Lo que me interesa del cine de Berg, va siendo hora de explicarlo, es su capacidad, sea en un contexto deportivo o en uno bélico, de vindicar un espíritu de cooperación, de auto-perfeccionamiento, de valor y de nobleza; también, por qué no, de tratar con humor los géneros cinematográficos más nacionalistas. Ninguna ficción sobre la guerra de Irak se ha acercado con tanta ecuanimidad a la realidad como La sombra del reino. Sin embargo, el gran mérito de Berg ha sido cuajar todo ese estilo propio en el corazón de un pueblo y de unos personajes como los que habitan en Dillon; en saber cómo derramar su visión del mundo sobre ese territorio poblado de valles y prospecciones, cuya veneración por el fútbol es tan tierna como irracional, donde un entrenador es también un padre y un general y los adolescentes bregan con el balón y corren la línea de yardas como quien combate en una carlinga y atraviesa el Atlántico por primera vez. Un campo de batalla donde se experimenta, como nunca antes has visto, el proceso de maduración de la vida.

Al empezar el texto comentaba que lo difícil consiste en explicar el vínculo sensible que nos une con un espacio determinado. Si hay un personaje de Friday Night Lights que define, por encima del resto, la esencia de Dillon, ese es Tim Riggins.
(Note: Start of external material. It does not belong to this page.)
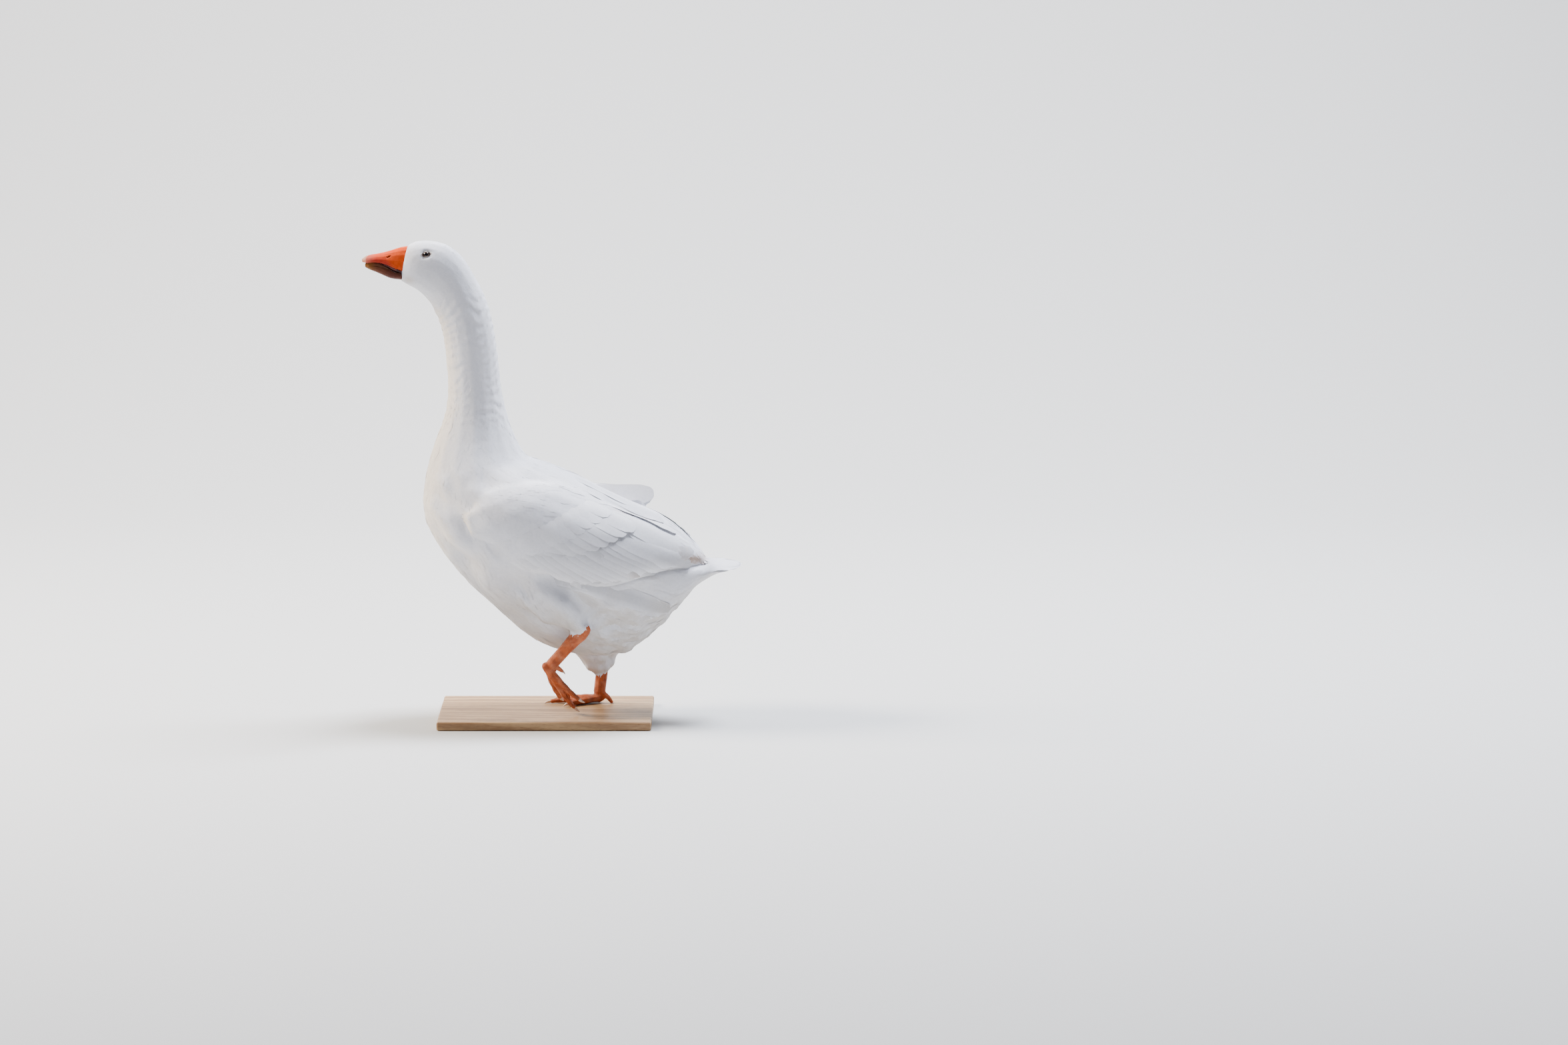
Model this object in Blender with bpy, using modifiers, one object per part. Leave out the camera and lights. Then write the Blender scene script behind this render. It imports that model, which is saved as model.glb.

Por eso, cuando alguien me pregunta cuál es mi momento favorito de la serie, siempre cito el siguiente: al concluir su periodo escolar, Riggins tiene la posibilidad de ir a la universidad y jugar en el equipo de esa liga. Sin embargo, apenas aguanta unos días allí para regresar a Dillon. En comparación a Ulises, su vuelta a Ítaca abarca menos tiempo. Pero qué brutalmente honesto es ese viaje a casa, con qué coherencia perfila a un personaje que nunca dejará de dar tumbos durante la serie mientras intenta lograr aquello que muy pocos consiguen: echar raíces, tener ese sentimiento de propiedad y pertenencia sobre un lugar que ha sentido allí, a su lado, como parte de él, durante toda su vida. Para los que no creemos en patrias, la sensibilidad de ese deseo es, tal vez, una de las cosas más hermosas que haya producido la serie creada por Peter Berg.

Hay un movimiento en Friday Night Lights que nunca pasa desapercibido. En cada plano, sobre todo en aquellos de conjunto, la cámara se esmera por repartir su espacio entre los personajes y el paisaje que los cobija; es su manera de detectar las dos grandes fuerzas que mueven la serie: las emociones y la identidad; los hombres y su lugar. Por eso, en el último episodio de la serie, Riggins aparece junto a su hermano construyendo la que será su futura casa. En una pausa, ambos comparten una cerveza tibia mientras contemplan el sol que empieza a ponerse. La cámara, a todo esto, se las apaña para colocarlos junto al esqueleto del nuevo hogar, en una imagen que prolonga el sentimiento de pertenencia y comunión con una tierra que, al final, han conseguido hacer suya.

Uno de los sentimientos que anuncia la madurez estriba en encontrar un lugar en el mundo. Podéis utilizar la fórmula más oportuna, ya sea en términos personales o apelando a la pura pragmática. Sin embargo, hay en ese proceso otro paso que, cuando de verdad penetras en la madurez, se manifiesta plenamente; un paso que podría describir toda la travesía de Tim Riggins hasta asentarse en Dillon o mi accidentada historia con la serie de Peter Berg durante estos años. La posibilidad de compartir esa Ítaca, la confianza y la unión que generan, que son a la postre el pegamento que junta los últimos coletazos de la adolescencia con los primeros de la vida adulta. Esa sensibilidad, que paradójicamente se representa a través de un microcosmos completamente alejado del nuestro, es la que dibuja el vínculo que establecemos, las raíces que creamos y la pertenencia que sentimos dentro de nosotros. La historia de mi Ítaca, en definitiva, es la historia de la conquista de ese sentimiento.


En 2012, Father John Misty publicaba Fear fun, un álbum al que he vuelto en numerosas ocasiones desde entonces. De entre todos sus temas, creo que O I Long to Feel Your Arms Around Me es el que mejor puede reflejar los espíritus de una serie como Friday Night Lights  y de un texto como este. El abrazo, largamente deseado y continuamente aplazado, que a veces solo tiene lugar por unos segundos y que, siempre, desprende esa clase de intensidad emocional que uno solo puede sentir con lo que ama. Por eso, en mi memoria, 2012 fue el año en el que aprendí a amar las pequeñas bellezas. Y esto, como decían en otro libro, describe una lección vital: el tiempo que cuesta alcanzar lo más elemental.